Guest Post: In Digital OOH, Only The Best Remain

June 25, 2012 by guest author, JamesThornton

I recently launched my own Digital OOH media sales business [plug: done] and was lucky enough to be able to get it off the ground without having to enter the Dragons Den! I’ve worked in the DOOH arena for a while now, so it was the natural place for me to launch my new business. Stick to what you know, as they say. But, what would those scary dragons have thought of my idea had I entered the Den?

Well, a quick look at the astonishing growth in the DOOH sector would’ve provided a strong opening gambit, but would it have been enough to get their money (in exchange for 49% of my business!)?

On the surface it is a rock solid sector to launch into, with unbelievable quarterly growth. The latest figures from the Outdoor Media Centre (OMC) suggest that digital revenues were up 42% in the last quarter, at £35.5m. It would have been so easy for me, or others, to present a business plan with lots of nice ‘staircase’ graphs, showing exponential growth in the sector.

With these figures I can’t imagine it would have been particularly hard to secure a chunky investment; after all, how many other media channels can claim that sort of growth (except online, of course). It’s the sort of logic that made me take out a mortgage in July 2008!

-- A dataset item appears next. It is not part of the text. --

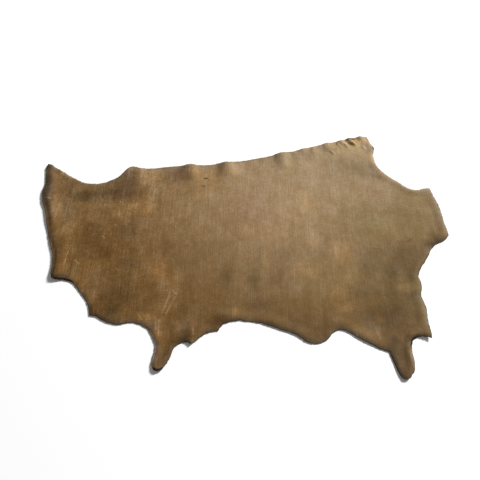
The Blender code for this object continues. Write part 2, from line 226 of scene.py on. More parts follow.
# The broad areas of the hide, then its stains and bruises: each one's middle and half sizes in
# millimetres, its tone in stops, its cast and its turn in degrees
PATCHES = read(Patch, 1, 5, (
    ("lower_butt", 840, -300, 380, 340, -0.4, "olive"),
    ("butt", 980, 160, 280, 260, -0.28, "yellow"),
    ("belly", 500, -230, 400, 260, 0.16, "yellow"),
    ("belly_rim", 120, -480, 480, 120, -0.36, "orange"),
    ("back_light", 340, 180, 420, 340, 0.3),
    ("loin_gleam", 380, 250, 80, 130, 0.24),
    ("croup_gleam", 660, 320, 90, 60, 0.18),
    ("rib_light", 150, 40, 200, 130, 0.3),
    ("rib_glow", 30, 60, 70, 90, 0.26),
    ("side_light", 400, 0, 70, 80, 0.36),
    ("flank_gleam", 545, -60, 100, 120, 0.5),
    ("flank_glow", 550, -230, 60, 50, 0.26),
    ("flank_fair", 520, -300, 80, 60, 0.32),
    ("rib_gleam", 340, -170, 110, 80, 0.34),
    ("back_gleam", -200, 300, 120, 60, 0.22),
    ("side_warm", 860, 50, 340, 120, 0.0, "yellow"),
    ("belly_warm", 380, -380, 420, 110, -0.14, "orange"),
    ("back_rim", 50, 560, 750, 100, -0.22, "plain", 6),
    ("ripple_a_dark", -600, 440, 55, 90, -0.46, "red"),
    ("ripple_a_light", -500, 450, 50, 90, 0.4),
    ("ripple_b_dark", -345, 435, 90, 100, -0.46, "violet"),
    ("ripple_b_light", -240, 460, 35, 70, 0.22, "violet"),
    ("ripple_c_dark", -110, 465, 55, 100, -0.42, "red"),
    ("ripple_c_light", -5, 500, 60, 80, 0.36, "violet"),
    ("ripple_d_dark", 225, 540, 50, 110, -0.12, "red"),
    ("ripple_d_light", 300, 520, 40, 100, 0.04, "yellow"),
    ("ripple_e_dark", 420, 580, 45, 80, -0.28),
    ("saddle_warm", -200, 420, 240, 140, -0.04, "orange"),
    ("shoulder_dark", -390, 440, 90, 90, -0.4),
    ("loin_dark", 260, 600, 120, 80, -0.16),
    ("rump_dark", 560, 510, 110, 130, -0.28),
    ("tail_root", 690, 655, 170, 100, 0.06, "yellow", 20),
    ("croup_edge", 545, 630, 50, 35, -0.4),
    ("tail_pocket", 694, 712, 24, 11, -3.2, "brown"),
    ("tail_crest_light", 648, 684, 40, 14, 0.34, "violet"),
    ("tail_lip_light", 704, 662, 30, 16, 0.5, "yellow", -35),
    ("tail_lobe", 740, 697, 40, 30, 0.4, "yellow"),
    ("tail_fold", 716, 690, 10, 30, -0.6, "brown", 30),
    ("tail_pleat", 594, 681, 6, 22, -0.8, "brown"),
    ("tail_pleat_b", 552, 612, 30, 9, -0.6, "brown", -25),
    ("tail_smudge", 808, 641, 14, 14, -1.2, "grey"),
    ("tail_bruise", 710, 500, 190, 110, -0.44, "plain", -30),
    ("tail_rim", 895, 480, 55, 210, 0.95, "grey", 38),
    ("tail_side", 780, 560, 40, 70, 0.24, "yellow"),
    ("bruise", 805, 428, 60, 34, -0.46, "plain", -20),
    ("neck_tip", -1085, 330, 55, 180, -1.2, "ash", 8),
    ("neck_point", -1130, 510, 50, 60, -1.6, "ash"),
    ("neck_hollow", -970, 360, 45, 55, -0.36),
    ("neck_grey", -990, 200, 140, 260, -0.2, "grey", 10),
    ("neck_light", -905, 80, 80, 130, 0.46, "grey"),
    ("neck_glow", -970, 200, 60, 65, 0.26, "grey"),
    ("neck_dark", -890, 300, 120, 70, -0.66, "olive"),
    ("neck_low", -790, -10, 260, 140, -0.4, "orange", -12),
    ("neck_middle", -610, 60, 110, 90, -0.58),
    ("withers_gleam", -670, 170, 60, 50, 0.36),
    ("neck_dusk", -790, 90, 100, 90, -0.42, "orange"),
    ("throat_dusk", -675, -80, 55, 55, -0.36, "orange"),
    ("neck_warm", -660, -10, 160, 200, 0.0, "orange"),
    ("neck_pool", -570, -140, 65, 75, -0.46),
    ("neck_gleam", -770, -150, 110, 70, 0.26),
    ("neck_side", -950, -30, 45, 110, -0.5, "plain", 10),
    ("notch_band", -760, 300, 220, 75, -0.8, "plain", 4),
    ("notch_tip", -1028, 445, 40, 60, 0.55),
    ("throat_corner", -900, -210, 90, 60, -0.6, "grey"),
    ("notch_dark", -700, 400, 220, 110, -0.52),
    ("withers_dark", -640, 320, 150, 110, -0.62, "red"),
    ("withers_light", -560, 230, 130, 90, 0.55),
    ("withers_pale", -500, 190, 50, 80, 0.38),
    ("dewlap", -710, -250, 130, 120, 0.44, "ash"),
    ("brisket", -620, -340, 200, 150, -0.3),
    ("brisket_dark", -635, -418, 70, 70, -0.85),
    ("brisket_pale", -555, -385, 55, 60, 0.42),
    ("brisket_rim", -740, -340, 50, 100, 0.6, "ash", -30),
    ("brisket_foot", -540, -470, 220, 55, 0.16, "ash"),
    ("throat_light", -465, -60, 50, 110, 0.24),
    ("shoulder_warm", -415, -170, 100, 110, 0.48, "red"),
    ("shoulder_light", -350, -250, 110, 110, 0.48, "grey"),
    ("shank_top", -410, -410, 80, 120, 0.36, "grey"),
    ("pit_scar", -354, -376, 45, 130, 0.45, "grey", -10),
    ("shank_light", -470, -430, 70, 42, 0.6),
    ("shank_dusk", -410, -470, 30, 55, -0.4),
    ("shank_side", -345, -540, 30, 70, 0.36),
    ("fore_shank", -410, -560, 60, 170, 0.55, "ash"),
    ("fore_tip", -370, -640, 110, 130, -0.1, "ash"),
    ("elbow_pit", -264, -505, 30, 40, -0.6, "red"),
    ("pit_dusk", -270, -400, 50, 70, -0.42, "orange"),
    ("elbow_fold", -262, -495, 30, 40, 0.1, "ash"),
    ("elbow_rim", -262, -545, 70, 55, -1.3),
    ("elbow_lichen", -250, -480, 90, 60, 0.2, "ash"),
    ("rib_dark", -160, -300, 130, 170, -0.16, "orange"),
    ("belly_dark", -80, -455, 110, 50, -0.9, "orange"),
    ("belly_dark_b", 95, -370, 90, 80, -0.38),
    ("belly_dark_c", 270, -465, 80, 45, -0.45),
    ("belly_lobe", 370, -530, 110, 60, -0.36),
    ("rib_dark_a", -71, -210, 60, 110, -0.4, "olive"),
    ("rib_dark_b", 73, -220, 50, 120, -0.42, "olive"),
    ("rib_dark_c", 190, -205, 50, 80, -0.24, "red"),
    ("rib_streak", 140, -130, 30, 100, 0.22, "yellow"),
    ("rib_pale", -19, -410, 22, 55, 0.45, "red"),
    ("back_violet", 60, 180, 280, 240, 0.02, "violet"),
    ("side_olive", 700, 130, 240, 220, -0.06, "olive"),
    ("loin_shade", 490, 360, 50, 80, -0.16),
    ("flank_dark", 610, -300, 110, 80, -0.42),
    ("side_dark", 680, -140, 90, 140, -0.42),
    ("flank_pale", 530, -385, 90, 50, 0.42, "plain", 10),
    ("flank_red", 490, -470, 120, 50, -0.5, "orange"),
    ("flank_orange", 645, -500, 60, 50, 0.1, "grey"),
    ("hock_light", 660, -505, 34, 70, 0.3, "plain", 10),
    ("hock_dark", 720, -430, 170, 120, -0.56),
    ("hock_glow", 700, -440, 45, 40, 0.42, "orange"),
    ("hock_warm", 680, -360, 130, 90, 0.0, "orange"),
    ("hock_shade", 740, -560, 50, 45, -0.5),
    ("hind_shank", 740, -600, 110, 200, 0.0, "grey"),
    ("hind_shank_dark", 730, -640, 90, 150, -0.7),
    ("hind_shank_light", 825, -615, 40, 75, 1.0, "grey"),
    ("hind_tip", 775, -700, 50, 50, -0.5),
    ("flank_corner", 858, -542, 80, 32, -1.6, "orange"),
    ("stifle_dark", 726, -82, 44, 40, -0.3, "red", -20),
    ("thigh_spot", 790, -180, 60, 60, -0.5),
    ("thigh_pale", 840, -235, 55, 35, 0.34),
    ("thigh_dark", 880, -80, 200, 150, -0.6, "orange"),
    ("thigh_rim", 910, -400, 70, 130, 0.55, "grey"),
    ("flank_notch", 862, -272, 100, 50, 0.72, "plain", 6),
    ("butt_tip", 1065, -15, 110, 80, -1.5, "orange"),
    ("spot_a", 920, 4, 30, 12, -0.34, "plain", 25),
    ("spot_b", 554, 5, 12, 24, -0.34, "olive"),
    ("spot_c", 655, -148, 14, 14, -0.26, "olive"),
    ("spot_d", 470, -46, 16, 12, -0.22),
    ("spot_e", 980, -90, 20, 18, -0.22, "olive"),
    ("spot_f", 178, 470, 26, 20, -0.2),
    ("slit_a", -194, 417, 17, 6.2, -2.9, "brown"),
    ("slit_b", -203, 362, 15, 5.6, -2.7, "brown"),
))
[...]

But I don’t think DOOH is the gold rush that it might appear to be. Yes, it offers more sophisticated and targeted ways of reaching consumers, even more so when mobile and DOOH really start to really interact, so it naturally should command more attention from advertisers.

3.1%, though, is the figure that tells the true story. That is the amount the overall outdoor sector grew last quarter. 3.1% is steady, solid growth; not earth-shattering, but growth all the same. So, if DOOH is up 42%, doesn’t this just suggest that we are witnessing a mass upgrade of paper inventory to digital? Yes – more or less the same ad spend is coming to OOH, but it is probably just on a digital six sheet, rather than a paper one, or a digital billboard, rather than a paper one.

The major outdoor media owners are investing significantly in digital formats, often upgrading the best existing sites. New destinations such as Heathrow T5 and Westfield Stratford have been kitted out with purely digital formats, not a paper poster in sight. And other newcomers, such as Amscreen, are rolling out 100% digital networks, bringing some new money to the sector, but probably at the expense of media owners offering traditional paper formats in the environments they operate in.

It’s a bit like the switch from analog to digital TV; the total universe of users remains similar, but the consumer experience becomes richer, more accountable and more reliable. The total outdoor spend is broadly the same, it’s just that advertisers are now choosing the digital formats on a more regular basis.

Over the past few years I have witnessed various DOOH networks fail as they wrestle with new technologies and reliability issues. However, we are now in a place where only the best remain, and the newcomers can learn from past mistakes and benefit from improved technologies. And it is probably because advertisers can now truly capitalise on high quality, targeted and reliable digital formats that media owners are reacting to demand and upgrading their inventory.

But it is not been an easy road to get here; lessons have been learned and mistakes made. It is not enough to simply jump on the bandwagon and blindly invest in a new DOOH network or screen on the merit of the upward curve DOOH is enjoying at the moment. If you do, you may here those famous words from a certain Scottish Dragon – ‘I’m ooot’!